Write the material out again exactly.

* Begin *

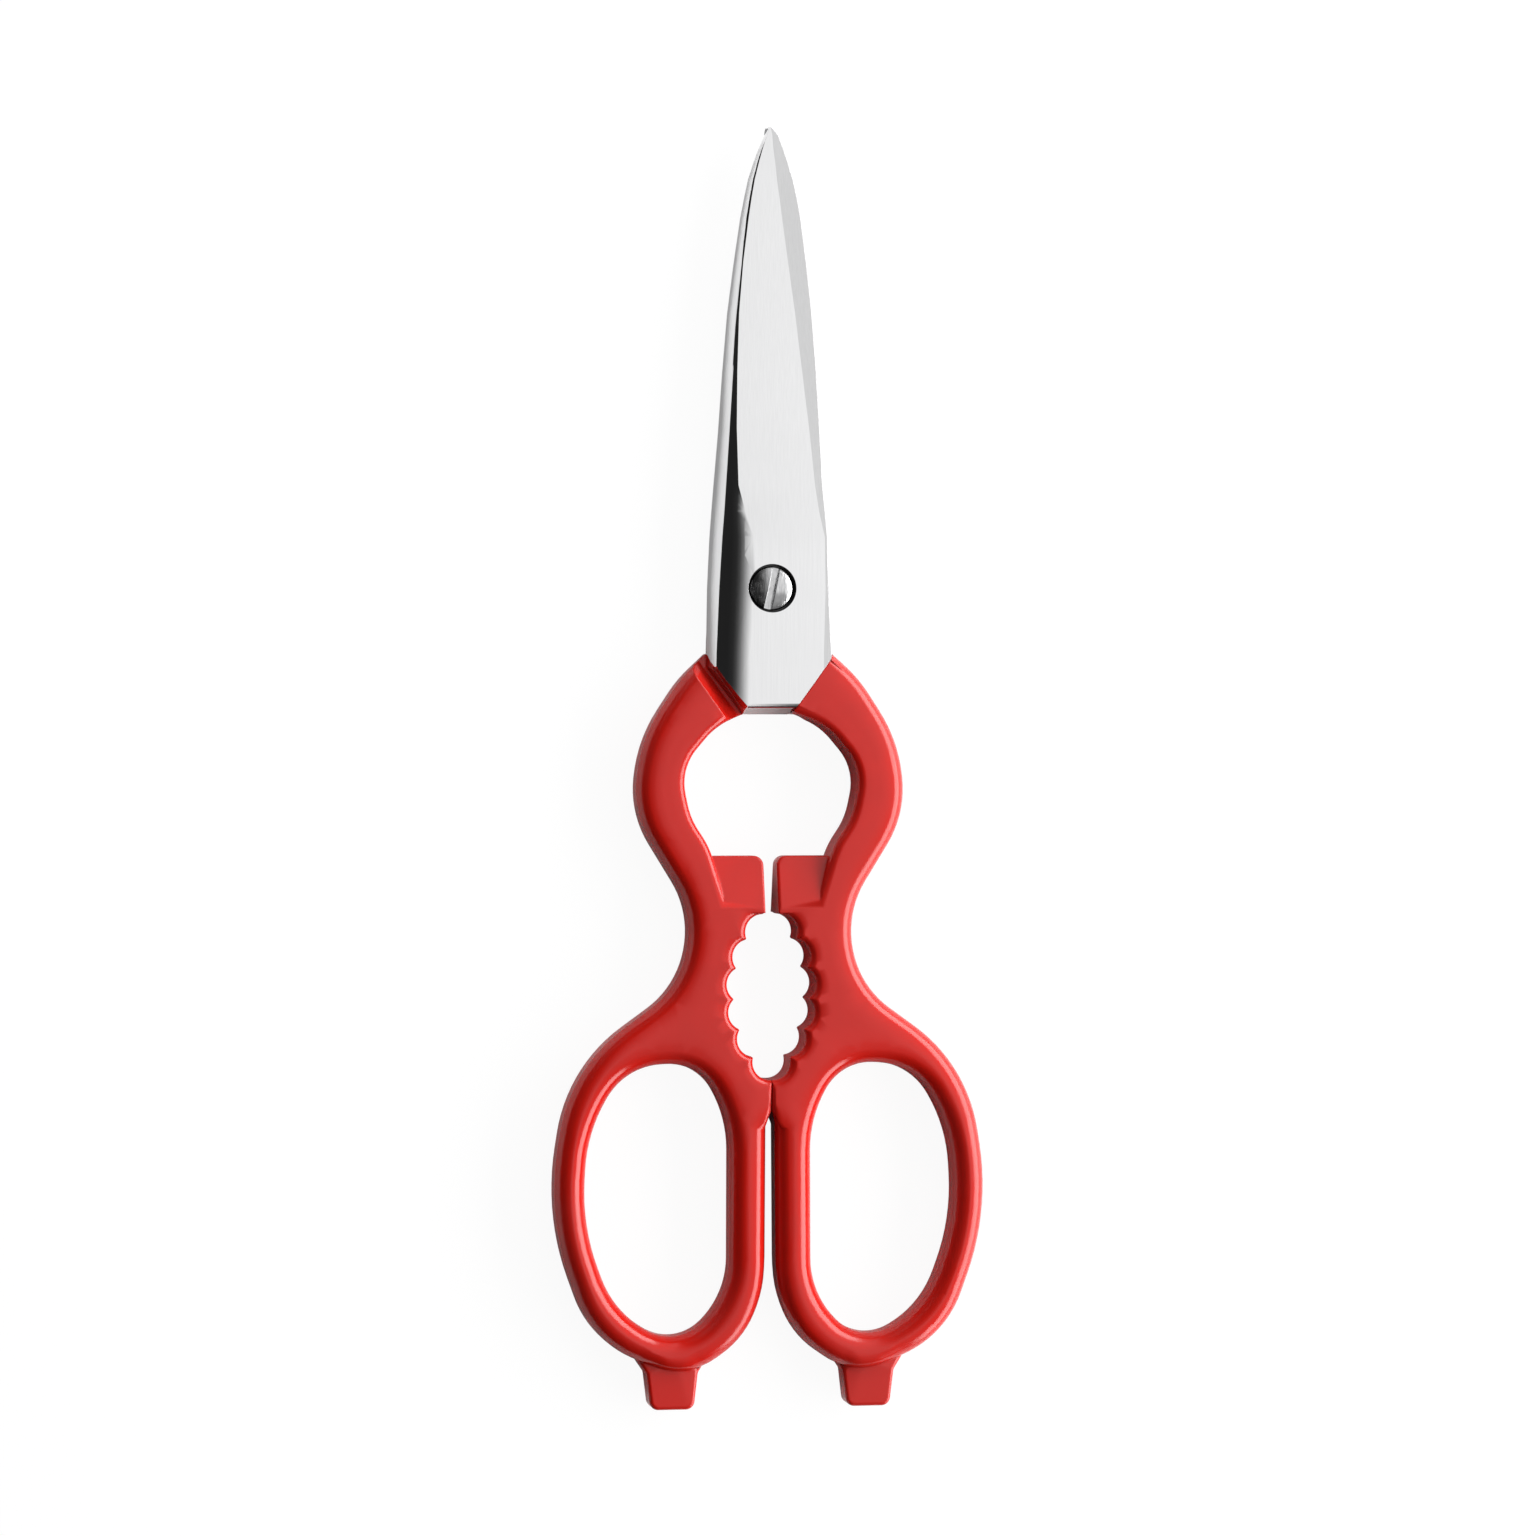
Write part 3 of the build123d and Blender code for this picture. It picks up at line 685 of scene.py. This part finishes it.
def add_studio():
    """Studio dome, bright overhead and to the right, dark to the left, with a soft box and a fill panel."""
    world = bpy.data.worlds.new("studio")
    bpy.context.scene.world = world
    world.use_nodes = True
    parts = world.node_tree.nodes
    links = world.node_tree.links
    direction = parts.new("ShaderNodeTexCoord")
    split = parts.new("ShaderNodeSeparateXYZ")
    links.new(direction.outputs["Generated"], split.inputs[0])
    side = add_math(parts, links, "ARCTAN2", split.outputs["X"], split.outputs["Z"])
    turn = parts.new("ShaderNodeMapRange")
    turn.inputs["From Min"].default_value = -math.pi
    turn.inputs["From Max"].default_value = math.pi
    links.new(side, turn.inputs["Value"])
    lean = parts.new("ShaderNodeMapRange")
    lean.inputs["From Min"].default_value = -1
    links.new(split.outputs["Y"], lean.inputs["Value"])
    across = [(0.5 + degrees / 360, brightness) for degrees, brightness in DOME_STOPS]
    along = [(0.5 + sine / 2, brightness) for sine, brightness in DOME_LOW_STOPS]
    both = parts.new("ShaderNodeMix")
    both.data_type = "RGBA"
    both.blend_type = "MULTIPLY"
    both.inputs["Factor"].default_value = 1
    links.new(add_dome_ramp(parts, links, turn.outputs["Result"], across, DOME_PEAK), both.inputs["A"])
    links.new(add_dome_ramp(parts, links, lean.outputs["Result"], along, 1), both.inputs["B"])
    background = parts["Background"]
    links.new(both.outputs["Result"], background.inputs["Color"])
    background.inputs["Strength"].default_value = DOME_PEAK

    height = BOX_HIGH - BOX_LOW
    box_place = (BOX_DISTANCE, 0, BOX_LOW + height / 2)
    add_panel("soft_box", box_place, (1, 0, 0), BOX_LENGTH, height, BOX_RADIANCE)
    fill = add_panel("fill_panel", FILL_PLACE, FILL_PLACE, FILL_LENGTH, FILL_HEIGHT, FILL_RADIANCE)
    fill.visible_glossy = False


def add_panel(name, place, away, length, height, radiance):
    """Flat soft light of a set brightness that faces against the away direction, its length level.
    Returns the light's object."""
    data = bpy.data.lights.new(name, "AREA")
    data.shape = "RECTANGLE"
    data.size = length
    data.size_y = height
    data.energy = radiance * math.pi * length * height
    back = Vector(away).normalized()
    level = Vector((0, 0, 1)).cross(back).normalized()
    up = back.cross(level)
    panel = bpy.data.objects.new(name, data)
    turn = Matrix((level, up, back)).transposed().to_4x4()
    panel.matrix_world = Matrix.Translation(place) @ turn
    panel.visible_camera = False
    bpy.context.scene.collection.objects.link(panel)
    return panel


lines = make_polish_lines()
marks = make_handling_marks()
swell = make_surface_swell()
red = make_red_coating(marks, swell)
# Painted shade for the gap round the screw head, used by both steels.
painted_shade_group = make_painted_gap_shade()
steel = make_polished_steel(lines, marks, swell, painted_shade_group)
satin = make_screw_steel(lines, marks, painted_shade_group)
for half in ("front", "rear"):
    coating = copy_node(half + "_handle_coating", half + "_coating_rounded", half + "_half")
    round_bows(coating, half + "_blade_forging")
    slope_block(coating)
    smooth_shading(coating, RED_SMOOTH_ANGLE)
    paint(coating, red)
front_steel = copy_node("front_blade_forging", "front_blade_polished", "front_half")
rear_steel = copy_node("rear_blade_forging", "rear_blade_polished", "rear_half")
screw = copy_node("pivot_screw", "pivot_screw_head", "rear_half")
round_spine(front_steel, 1)
round_spine(rear_steel, -1)
tuck_edge(rear_steel)
slope_block(front_steel)
slope_block(rear_steel)
raise_head(screw)
for piece in (front_steel, rear_steel, screw):
    smooth_shading(piece, STEEL_SMOOTH_ANGLE)
for piece in (front_steel, rear_steel):
    paint(piece, steel)
paint(screw, satin)
add_floor()
add_studio()
add_camera()
bpy.context.scene.view_settings.view_transform = "Standard"
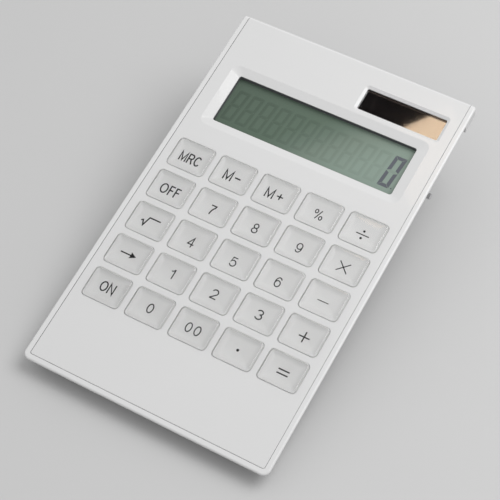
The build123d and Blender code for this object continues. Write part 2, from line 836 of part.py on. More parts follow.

* End *

Solved problem
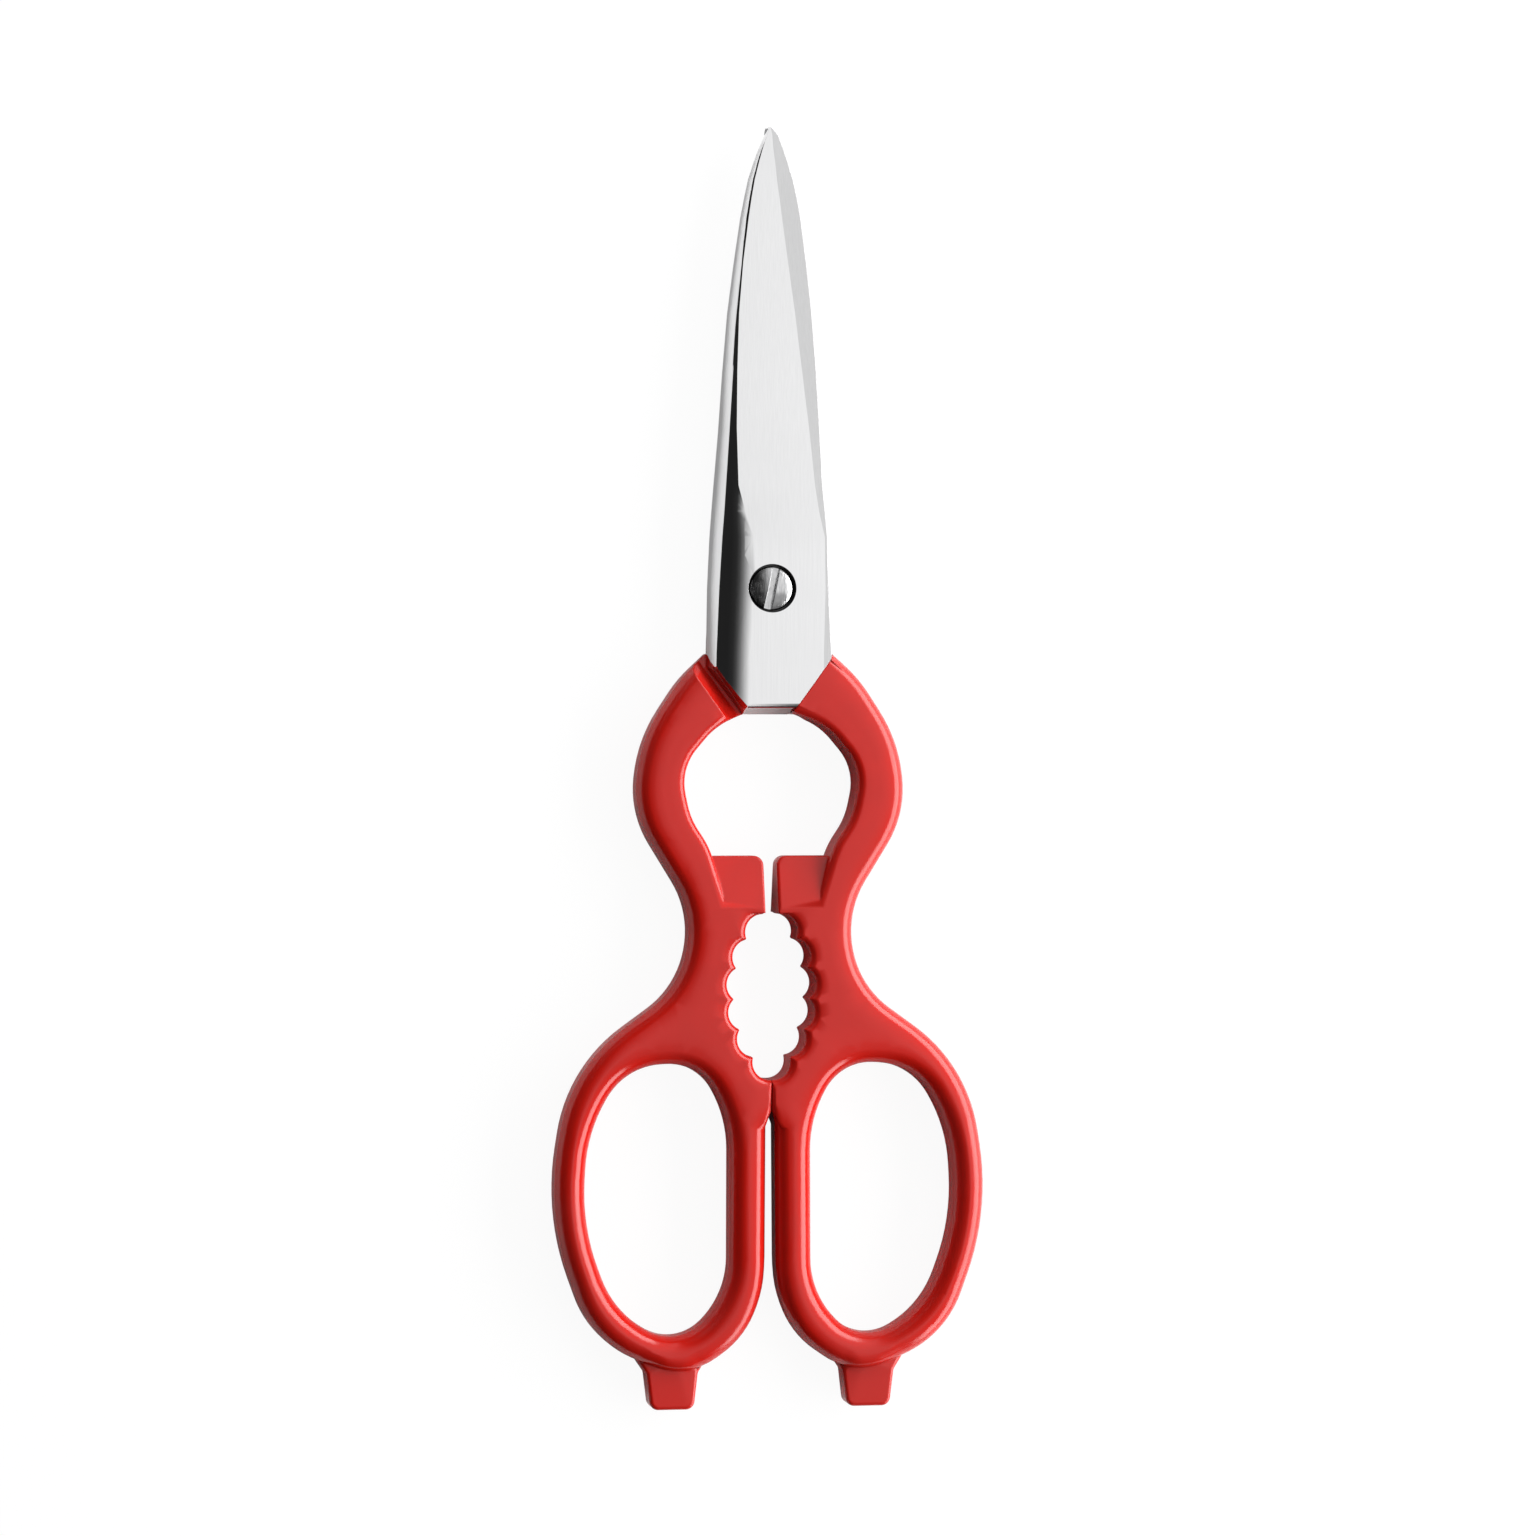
Write part 3 of the build123d and Blender code for this picture. It picks up at line 685 of scene.py. This part finishes it.
def add_studio():
    """Studio dome, bright overhead and to the right, dark to the left, with a soft box and a fill panel."""
    world = bpy.data.worlds.new("studio")
    bpy.context.scene.world = world
    world.use_nodes = True
    parts = world.node_tree.nodes
    links = world.node_tree.links
    direction = parts.new("ShaderNodeTexCoord")
    split = parts.new("ShaderNodeSeparateXYZ")
    links.new(direction.outputs["Generated"], split.inputs[0])
    side = add_math(parts, links, "ARCTAN2", split.outputs["X"], split.outputs["Z"])
    turn = parts.new("ShaderNodeMapRange")
    turn.inputs["From Min"].default_value = -math.pi
    turn.inputs["From Max"].default_value = math.pi
    links.new(side, turn.inputs["Value"])
    lean = parts.new("ShaderNodeMapRange")
    lean.inputs["From Min"].default_value = -1
    links.new(split.outputs["Y"], lean.inputs["Value"])
    across = [(0.5 + degrees / 360, brightness) for degrees, brightness in DOME_STOPS]
    along = [(0.5 + sine / 2, brightness) for sine, brightness in DOME_LOW_STOPS]
    both = parts.new("ShaderNodeMix")
    both.data_type = "RGBA"
    both.blend_type = "MULTIPLY"
    both.inputs["Factor"].default_value = 1
    links.new(add_dome_ramp(parts, links, turn.outputs["Result"], across, DOME_PEAK), both.inputs["A"])
    links.new(add_dome_ramp(parts, links, lean.outputs["Result"], along, 1), both.inputs["B"])
    background = parts["Background"]
    links.new(both.outputs["Result"], background.inputs["Color"])
    background.inputs["Strength"].default_value = DOME_PEAK

    height = BOX_HIGH - BOX_LOW
    box_place = (BOX_DISTANCE, 0, BOX_LOW + height / 2)
    add_panel("soft_box", box_place, (1, 0, 0), BOX_LENGTH, height, BOX_RADIANCE)
    fill = add_panel("fill_panel", FILL_PLACE, FILL_PLACE, FILL_LENGTH, FILL_HEIGHT, FILL_RADIANCE)
    fill.visible_glossy = False


def add_panel(name, place, away, length, height, radiance):
    """Flat soft light of a set brightness that faces against the away direction, its length level.
    Returns the light's object."""
    data = bpy.data.lights.new(name, "AREA")
    data.shape = "RECTANGLE"
    data.size = length
    data.size_y = height
    data.energy = radiance * math.pi * length * height
    back = Vector(away).normalized()
    level = Vector((0, 0, 1)).cross(back).normalized()
    up = back.cross(level)
    panel = bpy.data.objects.new(name, data)
    turn = Matrix((level, up, back)).transposed().to_4x4()
    panel.matrix_world = Matrix.Translation(place) @ turn
    panel.visible_camera = False
    bpy.context.scene.collection.objects.link(panel)
    return panel


lines = make_polish_lines()
marks = make_handling_marks()
swell = make_surface_swell()
red = make_red_coating(marks, swell)
# Painted shade for the gap round the screw head, used by both steels.
painted_shade_group = make_painted_gap_shade()
steel = make_polished_steel(lines, marks, swell, painted_shade_group)
satin = make_screw_steel(lines, marks, painted_shade_group)
for half in ("front", "rear"):
    coating = copy_node(half + "_handle_coating", half + "_coating_rounded", half + "_half")
    round_bows(coating, half + "_blade_forging")
    slope_block(coating)
    smooth_shading(coating, RED_SMOOTH_ANGLE)
    paint(coating, red)
front_steel = copy_node("front_blade_forging", "front_blade_polished", "front_half")
rear_steel = copy_node("rear_blade_forging", "rear_blade_polished", "rear_half")
screw = copy_node("pivot_screw", "pivot_screw_head", "rear_half")
round_spine(front_steel, 1)
round_spine(rear_steel, -1)
tuck_edge(rear_steel)
slope_block(front_steel)
slope_block(rear_steel)
raise_head(screw)
for piece in (front_steel, rear_steel, screw):
    smooth_shading(piece, STEEL_SMOOTH_ANGLE)
for piece in (front_steel, rear_steel):
    paint(piece, steel)
paint(screw, satin)
add_floor()
add_studio()
add_camera()
bpy.context.scene.view_settings.view_transform = "Standard"
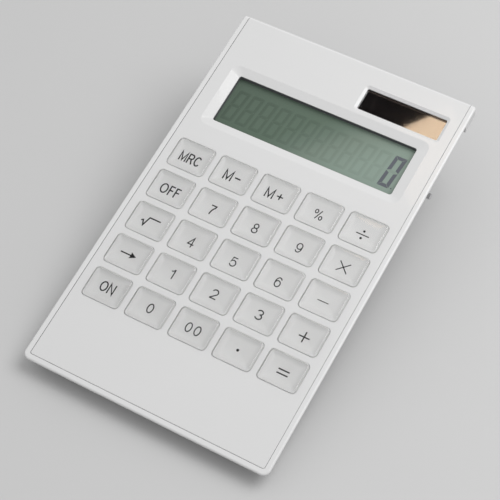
The build123d and Blender code for this object continues. Write part 2, from line 836 of part.py on. More parts follow.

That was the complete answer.